Task:
Reproduce, word for word, only the lines from the one containing "Continue the build123d" through the one containing "0.022, 78.0, 3.0)", both included.

Exercise materials:
▽
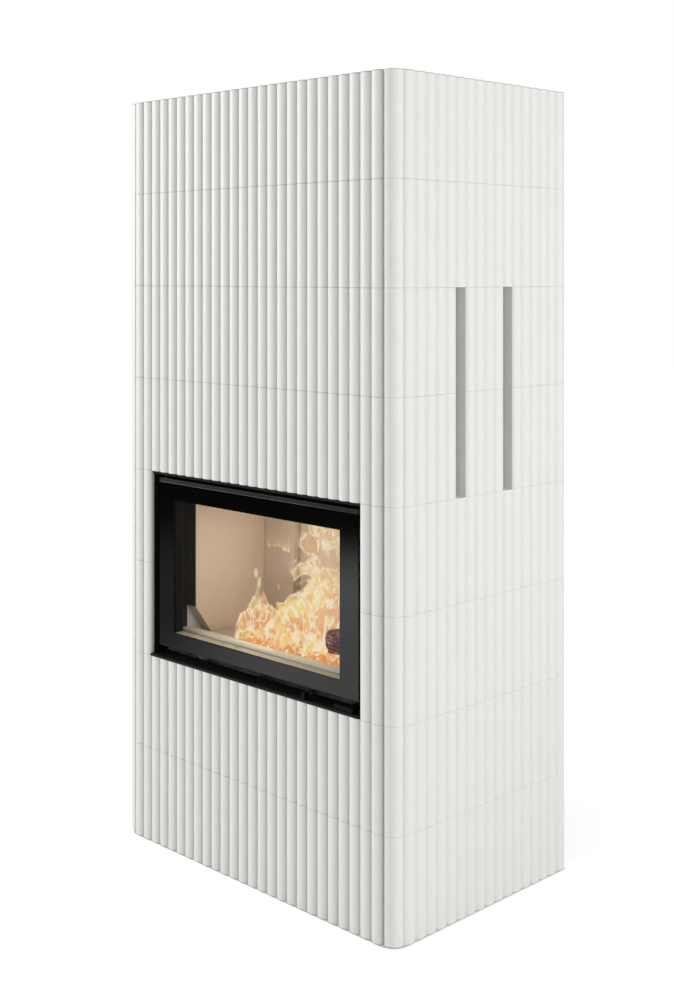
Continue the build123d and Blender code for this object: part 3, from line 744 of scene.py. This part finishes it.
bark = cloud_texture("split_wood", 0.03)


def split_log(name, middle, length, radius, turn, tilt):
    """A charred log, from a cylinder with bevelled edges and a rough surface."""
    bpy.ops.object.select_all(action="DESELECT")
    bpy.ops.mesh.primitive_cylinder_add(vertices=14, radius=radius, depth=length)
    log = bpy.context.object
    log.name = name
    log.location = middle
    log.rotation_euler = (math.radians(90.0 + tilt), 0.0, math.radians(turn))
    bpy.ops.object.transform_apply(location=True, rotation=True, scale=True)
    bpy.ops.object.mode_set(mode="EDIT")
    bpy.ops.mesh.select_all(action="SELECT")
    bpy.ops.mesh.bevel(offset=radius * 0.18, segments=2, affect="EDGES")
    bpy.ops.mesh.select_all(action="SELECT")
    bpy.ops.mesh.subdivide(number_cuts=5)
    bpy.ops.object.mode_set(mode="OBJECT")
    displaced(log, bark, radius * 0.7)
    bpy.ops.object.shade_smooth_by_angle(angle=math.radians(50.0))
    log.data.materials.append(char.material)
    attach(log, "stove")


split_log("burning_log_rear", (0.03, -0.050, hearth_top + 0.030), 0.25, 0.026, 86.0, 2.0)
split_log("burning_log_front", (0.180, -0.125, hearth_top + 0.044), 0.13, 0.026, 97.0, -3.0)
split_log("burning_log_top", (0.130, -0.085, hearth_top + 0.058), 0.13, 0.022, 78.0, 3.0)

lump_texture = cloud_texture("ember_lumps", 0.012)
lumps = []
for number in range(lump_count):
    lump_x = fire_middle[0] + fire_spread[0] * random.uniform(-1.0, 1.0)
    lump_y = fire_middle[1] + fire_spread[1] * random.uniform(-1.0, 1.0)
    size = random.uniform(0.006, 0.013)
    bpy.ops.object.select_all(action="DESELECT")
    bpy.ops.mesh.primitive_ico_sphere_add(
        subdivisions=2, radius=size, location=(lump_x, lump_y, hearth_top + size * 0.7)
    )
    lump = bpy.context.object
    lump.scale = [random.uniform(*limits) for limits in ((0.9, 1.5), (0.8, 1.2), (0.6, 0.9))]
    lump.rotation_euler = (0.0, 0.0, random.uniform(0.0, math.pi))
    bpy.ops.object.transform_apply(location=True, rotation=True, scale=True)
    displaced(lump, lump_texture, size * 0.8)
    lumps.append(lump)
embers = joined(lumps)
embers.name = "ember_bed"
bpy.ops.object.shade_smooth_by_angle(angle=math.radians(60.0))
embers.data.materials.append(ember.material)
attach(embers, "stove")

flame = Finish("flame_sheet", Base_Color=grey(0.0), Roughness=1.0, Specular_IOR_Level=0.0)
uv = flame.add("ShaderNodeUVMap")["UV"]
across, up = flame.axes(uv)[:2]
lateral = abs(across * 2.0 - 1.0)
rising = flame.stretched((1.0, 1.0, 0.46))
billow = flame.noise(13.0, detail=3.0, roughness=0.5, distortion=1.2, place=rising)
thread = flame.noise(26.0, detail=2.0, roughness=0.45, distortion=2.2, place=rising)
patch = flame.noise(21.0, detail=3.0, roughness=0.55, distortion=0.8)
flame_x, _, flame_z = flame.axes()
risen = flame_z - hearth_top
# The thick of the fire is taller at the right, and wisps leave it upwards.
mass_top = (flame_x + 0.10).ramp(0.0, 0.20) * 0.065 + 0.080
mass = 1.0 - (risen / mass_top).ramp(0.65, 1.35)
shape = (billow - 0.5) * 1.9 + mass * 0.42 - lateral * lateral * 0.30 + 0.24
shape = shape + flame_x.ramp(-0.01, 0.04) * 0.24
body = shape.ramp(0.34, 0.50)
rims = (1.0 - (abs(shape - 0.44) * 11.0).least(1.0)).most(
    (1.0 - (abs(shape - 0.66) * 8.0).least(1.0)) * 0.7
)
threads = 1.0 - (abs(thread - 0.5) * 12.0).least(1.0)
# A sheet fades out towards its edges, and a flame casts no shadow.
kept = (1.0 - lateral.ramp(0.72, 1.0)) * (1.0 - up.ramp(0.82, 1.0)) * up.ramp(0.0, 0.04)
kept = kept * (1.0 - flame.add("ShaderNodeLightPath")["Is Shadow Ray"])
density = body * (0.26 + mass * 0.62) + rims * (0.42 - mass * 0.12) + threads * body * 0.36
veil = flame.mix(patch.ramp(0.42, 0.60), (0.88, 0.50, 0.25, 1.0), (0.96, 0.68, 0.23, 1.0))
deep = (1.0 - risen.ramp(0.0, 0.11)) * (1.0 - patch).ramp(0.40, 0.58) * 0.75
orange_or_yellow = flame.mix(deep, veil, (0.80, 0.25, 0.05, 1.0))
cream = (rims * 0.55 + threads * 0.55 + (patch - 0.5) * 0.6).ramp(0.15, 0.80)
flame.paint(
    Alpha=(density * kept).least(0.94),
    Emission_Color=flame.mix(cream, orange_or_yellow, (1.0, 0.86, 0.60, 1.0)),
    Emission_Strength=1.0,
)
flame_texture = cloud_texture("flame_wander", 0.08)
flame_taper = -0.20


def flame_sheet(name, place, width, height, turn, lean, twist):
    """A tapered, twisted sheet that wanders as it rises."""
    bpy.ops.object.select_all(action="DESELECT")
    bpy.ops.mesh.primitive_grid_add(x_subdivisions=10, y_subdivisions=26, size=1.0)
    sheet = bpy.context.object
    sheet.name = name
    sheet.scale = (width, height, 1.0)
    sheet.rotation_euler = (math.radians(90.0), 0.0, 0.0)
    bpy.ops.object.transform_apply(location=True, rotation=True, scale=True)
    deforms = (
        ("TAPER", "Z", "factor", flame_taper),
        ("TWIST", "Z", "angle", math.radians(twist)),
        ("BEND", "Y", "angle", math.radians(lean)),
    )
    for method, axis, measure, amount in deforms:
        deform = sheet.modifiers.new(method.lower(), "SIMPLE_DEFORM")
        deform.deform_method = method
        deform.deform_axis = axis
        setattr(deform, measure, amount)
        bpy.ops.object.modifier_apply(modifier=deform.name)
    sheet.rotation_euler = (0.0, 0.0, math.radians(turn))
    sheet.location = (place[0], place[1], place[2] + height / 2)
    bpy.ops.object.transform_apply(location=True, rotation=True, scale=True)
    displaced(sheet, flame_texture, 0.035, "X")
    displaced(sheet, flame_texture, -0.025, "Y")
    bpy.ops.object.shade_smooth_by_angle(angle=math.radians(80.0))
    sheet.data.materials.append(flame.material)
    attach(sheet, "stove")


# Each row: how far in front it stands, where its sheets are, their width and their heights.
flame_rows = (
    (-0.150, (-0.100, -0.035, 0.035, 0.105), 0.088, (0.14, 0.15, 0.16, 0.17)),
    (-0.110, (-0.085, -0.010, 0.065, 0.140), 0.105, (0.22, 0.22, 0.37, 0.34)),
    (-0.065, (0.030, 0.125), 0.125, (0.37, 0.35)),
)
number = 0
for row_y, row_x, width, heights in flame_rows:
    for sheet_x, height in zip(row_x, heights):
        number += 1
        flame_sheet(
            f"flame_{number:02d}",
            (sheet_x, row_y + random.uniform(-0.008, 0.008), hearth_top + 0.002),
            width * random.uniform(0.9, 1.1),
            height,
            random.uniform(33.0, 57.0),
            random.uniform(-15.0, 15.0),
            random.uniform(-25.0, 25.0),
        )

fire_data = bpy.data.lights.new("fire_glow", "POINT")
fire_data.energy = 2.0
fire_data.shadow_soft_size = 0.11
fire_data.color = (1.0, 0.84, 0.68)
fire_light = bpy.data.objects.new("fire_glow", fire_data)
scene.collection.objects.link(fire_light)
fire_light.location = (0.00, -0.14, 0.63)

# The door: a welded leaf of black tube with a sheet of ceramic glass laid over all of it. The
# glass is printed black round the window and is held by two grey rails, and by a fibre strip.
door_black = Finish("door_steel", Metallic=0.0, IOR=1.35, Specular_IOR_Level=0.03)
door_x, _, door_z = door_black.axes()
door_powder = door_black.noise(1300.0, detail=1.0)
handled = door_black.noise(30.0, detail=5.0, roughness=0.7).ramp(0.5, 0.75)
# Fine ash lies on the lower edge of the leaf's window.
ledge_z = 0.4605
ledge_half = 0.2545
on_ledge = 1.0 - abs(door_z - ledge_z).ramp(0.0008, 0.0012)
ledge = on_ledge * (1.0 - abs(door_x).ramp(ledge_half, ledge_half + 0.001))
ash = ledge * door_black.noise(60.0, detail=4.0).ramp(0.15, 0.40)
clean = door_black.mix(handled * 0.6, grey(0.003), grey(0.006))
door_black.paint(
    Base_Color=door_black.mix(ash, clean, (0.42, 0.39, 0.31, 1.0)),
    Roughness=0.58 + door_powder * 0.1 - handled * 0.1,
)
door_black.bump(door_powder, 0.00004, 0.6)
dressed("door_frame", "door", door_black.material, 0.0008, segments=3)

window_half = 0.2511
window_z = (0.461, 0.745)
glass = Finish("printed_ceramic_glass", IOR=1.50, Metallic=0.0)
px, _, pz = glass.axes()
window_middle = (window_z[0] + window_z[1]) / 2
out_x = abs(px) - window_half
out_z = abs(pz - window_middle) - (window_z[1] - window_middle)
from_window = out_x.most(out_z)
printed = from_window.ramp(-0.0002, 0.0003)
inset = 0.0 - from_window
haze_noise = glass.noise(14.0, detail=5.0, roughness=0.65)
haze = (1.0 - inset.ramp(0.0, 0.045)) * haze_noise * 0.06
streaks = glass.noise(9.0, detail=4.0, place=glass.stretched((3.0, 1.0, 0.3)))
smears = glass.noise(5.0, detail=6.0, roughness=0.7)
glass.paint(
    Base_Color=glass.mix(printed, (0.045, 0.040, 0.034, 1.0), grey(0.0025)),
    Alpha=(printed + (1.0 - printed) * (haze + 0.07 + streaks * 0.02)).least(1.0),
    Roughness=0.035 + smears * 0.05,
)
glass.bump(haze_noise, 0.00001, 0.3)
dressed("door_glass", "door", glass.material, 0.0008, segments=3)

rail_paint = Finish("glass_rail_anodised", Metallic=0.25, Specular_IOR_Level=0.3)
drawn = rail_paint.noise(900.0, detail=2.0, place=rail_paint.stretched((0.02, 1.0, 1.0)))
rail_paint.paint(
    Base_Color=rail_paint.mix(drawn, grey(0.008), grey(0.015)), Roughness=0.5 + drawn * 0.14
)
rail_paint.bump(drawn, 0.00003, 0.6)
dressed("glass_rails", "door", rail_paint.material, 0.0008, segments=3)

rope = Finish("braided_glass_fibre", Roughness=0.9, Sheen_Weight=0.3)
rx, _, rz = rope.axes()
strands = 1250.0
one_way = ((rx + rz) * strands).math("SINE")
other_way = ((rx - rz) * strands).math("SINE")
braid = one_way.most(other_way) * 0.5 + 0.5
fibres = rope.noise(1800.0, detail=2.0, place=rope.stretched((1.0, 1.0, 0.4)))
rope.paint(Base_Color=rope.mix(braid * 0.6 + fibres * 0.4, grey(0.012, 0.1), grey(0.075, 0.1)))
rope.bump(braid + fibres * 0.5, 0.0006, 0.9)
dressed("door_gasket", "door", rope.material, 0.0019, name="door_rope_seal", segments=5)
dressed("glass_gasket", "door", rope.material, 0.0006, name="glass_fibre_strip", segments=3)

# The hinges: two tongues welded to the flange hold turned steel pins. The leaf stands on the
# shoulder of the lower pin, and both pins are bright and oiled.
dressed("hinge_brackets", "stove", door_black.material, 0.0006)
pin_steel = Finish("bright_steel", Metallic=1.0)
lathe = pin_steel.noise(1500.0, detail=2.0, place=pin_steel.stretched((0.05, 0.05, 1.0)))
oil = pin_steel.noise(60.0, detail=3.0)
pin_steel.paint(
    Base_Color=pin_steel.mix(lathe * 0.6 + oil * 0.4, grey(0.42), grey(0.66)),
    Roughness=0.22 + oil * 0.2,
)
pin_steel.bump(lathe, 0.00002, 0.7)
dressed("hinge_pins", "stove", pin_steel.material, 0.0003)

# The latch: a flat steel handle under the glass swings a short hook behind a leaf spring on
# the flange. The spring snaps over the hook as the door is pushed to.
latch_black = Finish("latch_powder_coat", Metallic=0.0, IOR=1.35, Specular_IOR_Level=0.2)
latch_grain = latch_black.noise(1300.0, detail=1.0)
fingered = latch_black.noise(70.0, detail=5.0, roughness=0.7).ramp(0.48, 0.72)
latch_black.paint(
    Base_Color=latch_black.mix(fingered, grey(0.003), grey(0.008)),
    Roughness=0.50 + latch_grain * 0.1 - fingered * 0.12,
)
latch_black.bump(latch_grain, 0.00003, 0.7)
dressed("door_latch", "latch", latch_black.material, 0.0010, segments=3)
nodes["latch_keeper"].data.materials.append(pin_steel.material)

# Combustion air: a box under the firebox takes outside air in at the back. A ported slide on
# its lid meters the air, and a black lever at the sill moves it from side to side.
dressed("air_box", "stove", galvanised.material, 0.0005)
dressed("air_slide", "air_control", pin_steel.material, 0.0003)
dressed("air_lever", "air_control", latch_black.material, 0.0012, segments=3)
△
▽
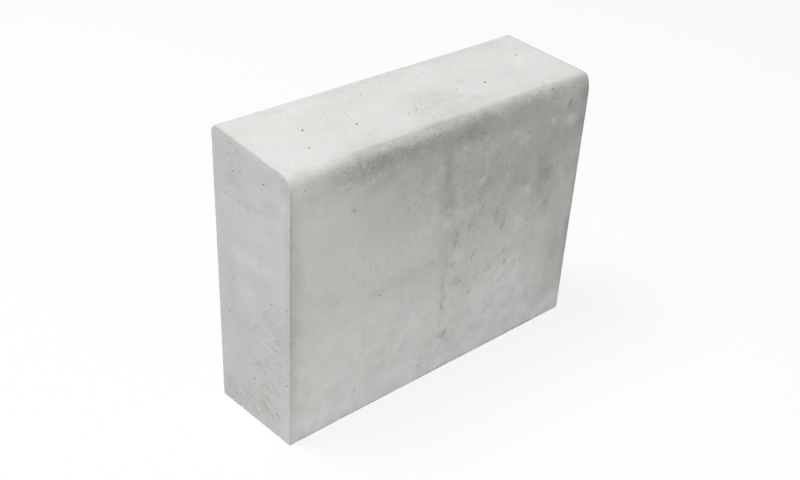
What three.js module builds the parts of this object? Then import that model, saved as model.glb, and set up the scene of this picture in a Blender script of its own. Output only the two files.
△
▽
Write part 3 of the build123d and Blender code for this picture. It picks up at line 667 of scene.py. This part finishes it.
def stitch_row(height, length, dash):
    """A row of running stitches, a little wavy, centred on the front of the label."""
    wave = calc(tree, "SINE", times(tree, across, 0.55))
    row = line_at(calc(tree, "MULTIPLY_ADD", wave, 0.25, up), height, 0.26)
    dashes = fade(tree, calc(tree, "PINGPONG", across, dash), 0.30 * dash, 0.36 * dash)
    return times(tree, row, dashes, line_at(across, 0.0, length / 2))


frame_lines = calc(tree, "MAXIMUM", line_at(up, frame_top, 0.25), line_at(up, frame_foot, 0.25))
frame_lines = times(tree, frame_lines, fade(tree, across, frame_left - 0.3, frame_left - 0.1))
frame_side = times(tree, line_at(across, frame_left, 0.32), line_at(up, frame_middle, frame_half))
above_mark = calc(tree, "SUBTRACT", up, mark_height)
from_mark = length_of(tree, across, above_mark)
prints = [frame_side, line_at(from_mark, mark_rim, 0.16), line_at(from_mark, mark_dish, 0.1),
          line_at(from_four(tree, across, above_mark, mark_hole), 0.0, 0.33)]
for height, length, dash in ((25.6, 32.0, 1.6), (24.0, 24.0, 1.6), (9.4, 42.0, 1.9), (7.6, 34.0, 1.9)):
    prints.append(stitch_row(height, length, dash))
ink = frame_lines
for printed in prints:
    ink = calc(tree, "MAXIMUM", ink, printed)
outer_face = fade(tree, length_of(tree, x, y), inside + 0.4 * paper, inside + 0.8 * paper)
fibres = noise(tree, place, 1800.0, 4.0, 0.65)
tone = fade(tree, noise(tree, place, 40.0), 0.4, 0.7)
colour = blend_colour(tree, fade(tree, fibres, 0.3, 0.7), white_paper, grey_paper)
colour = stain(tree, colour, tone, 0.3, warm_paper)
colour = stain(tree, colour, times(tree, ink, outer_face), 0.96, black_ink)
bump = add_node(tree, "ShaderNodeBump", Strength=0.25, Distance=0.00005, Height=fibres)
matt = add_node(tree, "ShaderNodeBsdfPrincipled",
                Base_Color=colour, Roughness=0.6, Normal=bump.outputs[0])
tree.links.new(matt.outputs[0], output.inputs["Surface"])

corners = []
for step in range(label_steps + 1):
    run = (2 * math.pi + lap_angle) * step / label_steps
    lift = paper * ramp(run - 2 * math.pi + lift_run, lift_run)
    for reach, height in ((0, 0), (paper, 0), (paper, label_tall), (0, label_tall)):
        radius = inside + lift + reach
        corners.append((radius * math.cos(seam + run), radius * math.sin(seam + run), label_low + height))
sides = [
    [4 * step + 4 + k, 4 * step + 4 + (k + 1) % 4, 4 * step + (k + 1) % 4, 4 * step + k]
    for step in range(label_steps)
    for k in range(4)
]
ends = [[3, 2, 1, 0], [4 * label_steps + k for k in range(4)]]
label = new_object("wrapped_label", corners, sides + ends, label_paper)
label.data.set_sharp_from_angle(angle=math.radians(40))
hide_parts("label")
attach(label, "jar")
△
Result for this exercise:
Continue the build123d and Blender code for this object: part 3, from line 744 of scene.py. This part finishes it.
bark = cloud_texture("split_wood", 0.03)


def split_log(name, middle, length, radius, turn, tilt):
    """A charred log, from a cylinder with bevelled edges and a rough surface."""
    bpy.ops.object.select_all(action="DESELECT")
    bpy.ops.mesh.primitive_cylinder_add(vertices=14, radius=radius, depth=length)
    log = bpy.context.object
    log.name = name
    log.location = middle
    log.rotation_euler = (math.radians(90.0 + tilt), 0.0, math.radians(turn))
    bpy.ops.object.transform_apply(location=True, rotation=True, scale=True)
    bpy.ops.object.mode_set(mode="EDIT")
    bpy.ops.mesh.select_all(action="SELECT")
    bpy.ops.mesh.bevel(offset=radius * 0.18, segments=2, affect="EDGES")
    bpy.ops.mesh.select_all(action="SELECT")
    bpy.ops.mesh.subdivide(number_cuts=5)
    bpy.ops.object.mode_set(mode="OBJECT")
    displaced(log, bark, radius * 0.7)
    bpy.ops.object.shade_smooth_by_angle(angle=math.radians(50.0))
    log.data.materials.append(char.material)
    attach(log, "stove")


split_log("burning_log_rear", (0.03, -0.050, hearth_top + 0.030), 0.25, 0.026, 86.0, 2.0)
split_log("burning_log_front", (0.180, -0.125, hearth_top + 0.044), 0.13, 0.026, 97.0, -3.0)
split_log("burning_log_top", (0.130, -0.085, hearth_top + 0.058), 0.13, 0.022, 78.0, 3.0)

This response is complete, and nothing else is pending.